=== YOUR GOAL ===
The material below holds a span beginning at the line with "front_bar();" and ending at the line with "obj.matrix_parent_inverse = Matrix.Identity(4)". Quote that span exactly, both ends included, and only that span.

++++ DATA PROVIDED ++++

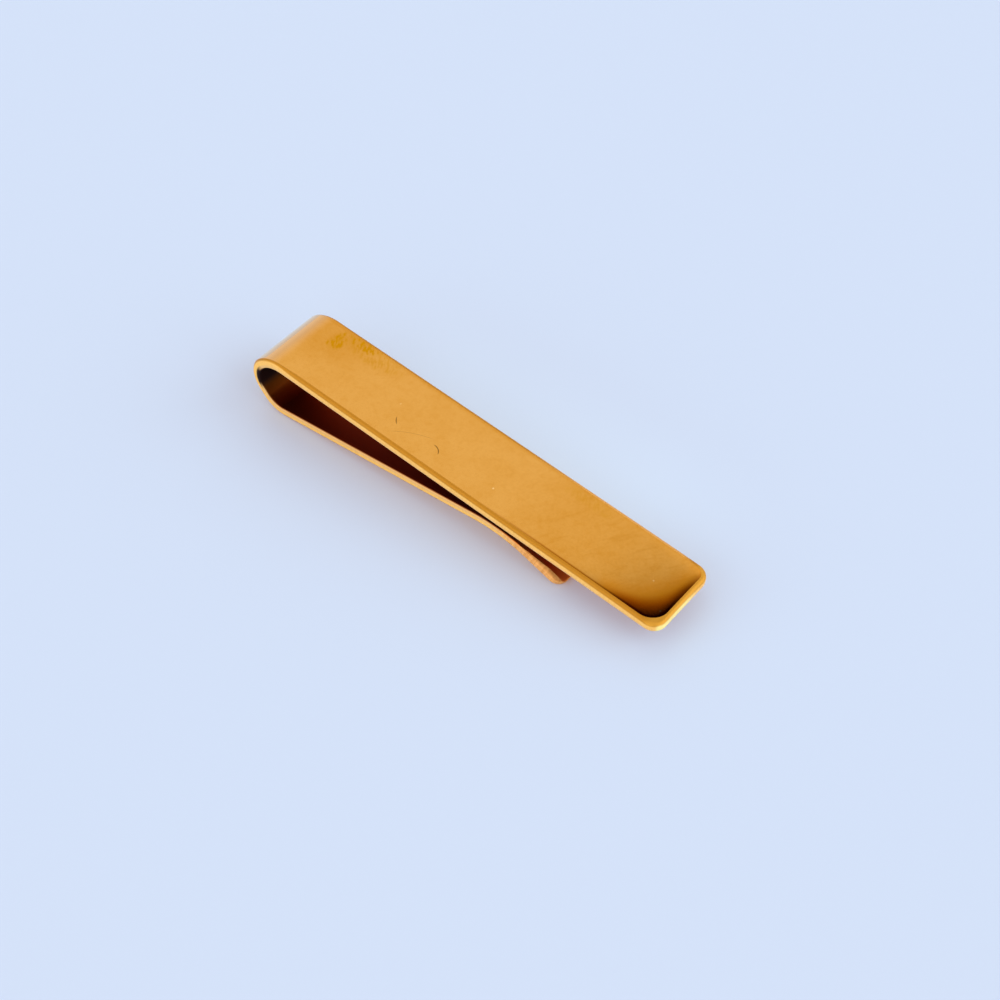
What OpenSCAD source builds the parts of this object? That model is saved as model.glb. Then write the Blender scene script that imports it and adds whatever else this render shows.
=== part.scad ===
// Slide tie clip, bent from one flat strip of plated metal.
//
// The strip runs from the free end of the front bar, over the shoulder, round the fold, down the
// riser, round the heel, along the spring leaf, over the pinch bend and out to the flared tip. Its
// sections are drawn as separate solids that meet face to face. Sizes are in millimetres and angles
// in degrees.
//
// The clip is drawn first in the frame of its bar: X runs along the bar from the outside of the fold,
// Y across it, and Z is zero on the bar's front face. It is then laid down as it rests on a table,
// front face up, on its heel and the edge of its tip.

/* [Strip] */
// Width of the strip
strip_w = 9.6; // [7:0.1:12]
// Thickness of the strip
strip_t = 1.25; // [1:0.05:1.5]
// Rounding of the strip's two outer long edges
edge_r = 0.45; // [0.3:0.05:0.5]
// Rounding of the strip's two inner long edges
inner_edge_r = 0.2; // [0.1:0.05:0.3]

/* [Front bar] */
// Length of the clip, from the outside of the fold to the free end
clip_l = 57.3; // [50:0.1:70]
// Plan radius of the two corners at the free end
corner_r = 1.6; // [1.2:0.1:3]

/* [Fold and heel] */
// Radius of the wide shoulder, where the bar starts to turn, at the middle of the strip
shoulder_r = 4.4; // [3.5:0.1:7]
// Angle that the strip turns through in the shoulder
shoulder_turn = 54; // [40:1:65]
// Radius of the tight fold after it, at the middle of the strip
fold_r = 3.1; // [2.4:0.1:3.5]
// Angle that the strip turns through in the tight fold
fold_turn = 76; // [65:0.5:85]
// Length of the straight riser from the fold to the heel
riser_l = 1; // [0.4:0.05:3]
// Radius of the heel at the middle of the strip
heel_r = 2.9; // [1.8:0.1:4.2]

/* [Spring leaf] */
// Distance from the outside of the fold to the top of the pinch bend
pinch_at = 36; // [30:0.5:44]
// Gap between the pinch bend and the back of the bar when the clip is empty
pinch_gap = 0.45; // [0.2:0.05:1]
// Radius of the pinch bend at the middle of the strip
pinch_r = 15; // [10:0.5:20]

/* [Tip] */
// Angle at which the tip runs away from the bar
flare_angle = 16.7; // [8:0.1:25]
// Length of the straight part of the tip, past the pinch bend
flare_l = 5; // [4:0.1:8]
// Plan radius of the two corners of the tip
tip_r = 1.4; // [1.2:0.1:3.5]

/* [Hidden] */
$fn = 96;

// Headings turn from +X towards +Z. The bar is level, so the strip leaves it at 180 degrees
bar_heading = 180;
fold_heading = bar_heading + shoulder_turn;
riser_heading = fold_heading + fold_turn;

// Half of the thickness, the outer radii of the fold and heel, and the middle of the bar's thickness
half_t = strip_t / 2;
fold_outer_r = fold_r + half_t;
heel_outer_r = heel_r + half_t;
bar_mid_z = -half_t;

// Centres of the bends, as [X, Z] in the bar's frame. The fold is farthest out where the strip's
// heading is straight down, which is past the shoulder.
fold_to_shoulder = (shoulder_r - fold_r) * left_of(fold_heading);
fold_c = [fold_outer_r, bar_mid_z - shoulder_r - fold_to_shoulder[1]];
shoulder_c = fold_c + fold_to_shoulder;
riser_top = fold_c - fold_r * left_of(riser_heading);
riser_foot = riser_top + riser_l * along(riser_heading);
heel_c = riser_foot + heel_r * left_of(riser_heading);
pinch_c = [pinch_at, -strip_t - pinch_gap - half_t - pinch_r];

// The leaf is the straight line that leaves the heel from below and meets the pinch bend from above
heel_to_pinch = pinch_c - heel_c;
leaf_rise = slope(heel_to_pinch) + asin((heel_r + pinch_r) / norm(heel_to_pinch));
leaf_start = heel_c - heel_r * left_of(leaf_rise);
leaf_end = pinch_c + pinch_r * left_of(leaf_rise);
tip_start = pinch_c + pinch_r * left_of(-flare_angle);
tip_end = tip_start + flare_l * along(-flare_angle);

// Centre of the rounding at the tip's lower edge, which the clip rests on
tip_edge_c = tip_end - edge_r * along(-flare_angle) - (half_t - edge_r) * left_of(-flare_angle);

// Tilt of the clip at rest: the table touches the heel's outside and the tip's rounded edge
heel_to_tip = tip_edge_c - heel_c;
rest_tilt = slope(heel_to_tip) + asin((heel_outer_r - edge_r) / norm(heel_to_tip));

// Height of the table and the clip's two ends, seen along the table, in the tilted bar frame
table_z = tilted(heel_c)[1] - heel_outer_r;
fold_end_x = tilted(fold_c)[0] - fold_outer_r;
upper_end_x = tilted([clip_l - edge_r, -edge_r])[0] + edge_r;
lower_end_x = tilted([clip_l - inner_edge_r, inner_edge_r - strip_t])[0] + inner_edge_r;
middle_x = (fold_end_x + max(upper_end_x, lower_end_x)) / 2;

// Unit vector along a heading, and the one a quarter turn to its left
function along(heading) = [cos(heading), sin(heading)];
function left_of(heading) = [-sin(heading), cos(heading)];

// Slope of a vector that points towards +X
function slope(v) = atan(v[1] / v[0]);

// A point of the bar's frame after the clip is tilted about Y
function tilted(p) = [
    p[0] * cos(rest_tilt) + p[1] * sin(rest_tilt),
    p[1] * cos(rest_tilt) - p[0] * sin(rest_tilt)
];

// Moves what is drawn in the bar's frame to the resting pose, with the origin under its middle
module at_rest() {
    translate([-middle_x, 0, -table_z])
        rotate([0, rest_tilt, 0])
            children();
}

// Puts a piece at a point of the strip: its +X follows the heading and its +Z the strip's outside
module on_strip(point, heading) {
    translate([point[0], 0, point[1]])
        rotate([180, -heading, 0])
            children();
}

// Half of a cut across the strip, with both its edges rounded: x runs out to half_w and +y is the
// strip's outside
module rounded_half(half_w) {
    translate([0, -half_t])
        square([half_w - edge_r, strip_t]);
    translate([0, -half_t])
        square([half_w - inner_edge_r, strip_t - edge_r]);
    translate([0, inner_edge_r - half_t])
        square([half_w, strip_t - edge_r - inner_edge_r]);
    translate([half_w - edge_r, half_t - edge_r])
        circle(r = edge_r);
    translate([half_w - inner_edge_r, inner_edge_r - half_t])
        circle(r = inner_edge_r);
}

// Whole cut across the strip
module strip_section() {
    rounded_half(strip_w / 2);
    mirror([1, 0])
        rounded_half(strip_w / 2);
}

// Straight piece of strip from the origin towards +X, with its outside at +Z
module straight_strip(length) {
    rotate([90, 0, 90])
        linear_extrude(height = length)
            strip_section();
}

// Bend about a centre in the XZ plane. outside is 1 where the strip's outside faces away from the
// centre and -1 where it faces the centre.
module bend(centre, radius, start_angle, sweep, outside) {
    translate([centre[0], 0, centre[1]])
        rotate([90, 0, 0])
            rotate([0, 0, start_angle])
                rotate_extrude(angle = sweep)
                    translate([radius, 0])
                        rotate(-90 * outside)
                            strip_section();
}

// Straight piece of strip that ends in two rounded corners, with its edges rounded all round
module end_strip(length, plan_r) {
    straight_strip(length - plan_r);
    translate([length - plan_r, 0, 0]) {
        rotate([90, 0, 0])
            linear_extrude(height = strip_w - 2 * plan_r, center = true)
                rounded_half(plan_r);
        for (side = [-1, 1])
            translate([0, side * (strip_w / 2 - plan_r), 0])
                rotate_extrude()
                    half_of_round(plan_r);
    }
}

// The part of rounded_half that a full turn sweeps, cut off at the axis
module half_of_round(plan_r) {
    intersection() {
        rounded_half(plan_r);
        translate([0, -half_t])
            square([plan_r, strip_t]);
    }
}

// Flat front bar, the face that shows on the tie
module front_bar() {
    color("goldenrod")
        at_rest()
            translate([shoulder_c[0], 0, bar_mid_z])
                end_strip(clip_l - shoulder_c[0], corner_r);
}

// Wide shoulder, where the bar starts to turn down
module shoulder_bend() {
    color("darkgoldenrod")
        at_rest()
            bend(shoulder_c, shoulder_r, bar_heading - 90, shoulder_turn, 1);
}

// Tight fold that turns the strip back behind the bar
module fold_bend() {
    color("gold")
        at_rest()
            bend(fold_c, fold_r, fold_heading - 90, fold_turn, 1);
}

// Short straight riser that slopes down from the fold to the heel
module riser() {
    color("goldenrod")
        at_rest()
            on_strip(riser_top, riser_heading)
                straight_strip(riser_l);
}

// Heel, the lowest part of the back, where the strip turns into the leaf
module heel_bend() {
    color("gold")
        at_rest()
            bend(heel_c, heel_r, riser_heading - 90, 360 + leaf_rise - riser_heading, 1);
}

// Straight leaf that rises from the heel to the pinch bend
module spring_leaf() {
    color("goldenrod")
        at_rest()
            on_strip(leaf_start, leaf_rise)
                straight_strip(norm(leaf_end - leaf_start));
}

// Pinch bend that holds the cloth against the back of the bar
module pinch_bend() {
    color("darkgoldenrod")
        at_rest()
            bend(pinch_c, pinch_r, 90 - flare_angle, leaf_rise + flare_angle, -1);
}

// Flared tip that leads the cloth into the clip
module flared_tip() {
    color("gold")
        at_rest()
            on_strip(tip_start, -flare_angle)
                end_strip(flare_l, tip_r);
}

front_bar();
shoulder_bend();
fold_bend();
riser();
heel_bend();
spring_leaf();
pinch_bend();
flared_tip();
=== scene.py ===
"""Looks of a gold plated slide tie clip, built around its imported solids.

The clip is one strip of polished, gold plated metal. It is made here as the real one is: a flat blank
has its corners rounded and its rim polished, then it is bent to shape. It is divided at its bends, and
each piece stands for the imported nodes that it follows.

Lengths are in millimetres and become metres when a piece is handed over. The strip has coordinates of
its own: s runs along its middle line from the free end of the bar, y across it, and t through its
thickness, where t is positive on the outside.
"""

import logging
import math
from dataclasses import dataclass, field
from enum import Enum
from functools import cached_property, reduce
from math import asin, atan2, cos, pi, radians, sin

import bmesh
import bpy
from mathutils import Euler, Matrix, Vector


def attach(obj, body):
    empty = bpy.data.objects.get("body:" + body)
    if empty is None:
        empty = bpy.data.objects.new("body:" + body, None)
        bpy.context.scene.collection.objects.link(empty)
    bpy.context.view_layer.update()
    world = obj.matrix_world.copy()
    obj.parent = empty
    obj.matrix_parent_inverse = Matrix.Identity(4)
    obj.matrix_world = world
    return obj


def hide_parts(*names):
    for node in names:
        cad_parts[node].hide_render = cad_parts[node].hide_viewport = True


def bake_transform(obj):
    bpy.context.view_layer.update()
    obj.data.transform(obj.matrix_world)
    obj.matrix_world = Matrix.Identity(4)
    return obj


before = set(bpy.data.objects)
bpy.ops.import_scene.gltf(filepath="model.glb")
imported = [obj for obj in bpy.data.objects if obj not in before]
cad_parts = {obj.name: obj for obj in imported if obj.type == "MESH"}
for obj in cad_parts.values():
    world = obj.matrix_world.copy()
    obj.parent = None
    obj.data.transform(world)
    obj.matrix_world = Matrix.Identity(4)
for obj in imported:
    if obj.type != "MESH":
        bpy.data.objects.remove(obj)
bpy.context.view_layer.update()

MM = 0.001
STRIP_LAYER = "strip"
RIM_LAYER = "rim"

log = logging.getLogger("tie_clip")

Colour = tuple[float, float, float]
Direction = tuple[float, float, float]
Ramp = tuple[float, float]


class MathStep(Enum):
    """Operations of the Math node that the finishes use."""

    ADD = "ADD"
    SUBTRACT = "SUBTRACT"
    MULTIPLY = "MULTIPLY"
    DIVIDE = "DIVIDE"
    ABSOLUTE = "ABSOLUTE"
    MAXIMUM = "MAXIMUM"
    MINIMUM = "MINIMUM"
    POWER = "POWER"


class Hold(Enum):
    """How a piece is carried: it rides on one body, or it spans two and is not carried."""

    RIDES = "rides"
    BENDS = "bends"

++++

=== TASK RESULT ===
front_bar();
shoulder_bend();
fold_bend();
riser();
heel_bend();
spring_leaf();
pinch_bend();
flared_tip();
=== scene.py ===
"""Looks of a gold plated slide tie clip, built around its imported solids.

The clip is one strip of polished, gold plated metal. It is made here as the real one is: a flat blank
has its corners rounded and its rim polished, then it is bent to shape. It is divided at its bends, and
each piece stands for the imported nodes that it follows.

Lengths are in millimetres and become metres when a piece is handed over. The strip has coordinates of
its own: s runs along its middle line from the free end of the bar, y across it, and t through its
thickness, where t is positive on the outside.
"""

import logging
import math
from dataclasses import dataclass, field
from enum import Enum
from functools import cached_property, reduce
from math import asin, atan2, cos, pi, radians, sin

import bmesh
import bpy
from mathutils import Euler, Matrix, Vector


def attach(obj, body):
    empty = bpy.data.objects.get("body:" + body)
    if empty is None:
        empty = bpy.data.objects.new("body:" + body, None)
        bpy.context.scene.collection.objects.link(empty)
    bpy.context.view_layer.update()
    world = obj.matrix_world.copy()
    obj.parent = empty
    obj.matrix_parent_inverse = Matrix.Identity(4)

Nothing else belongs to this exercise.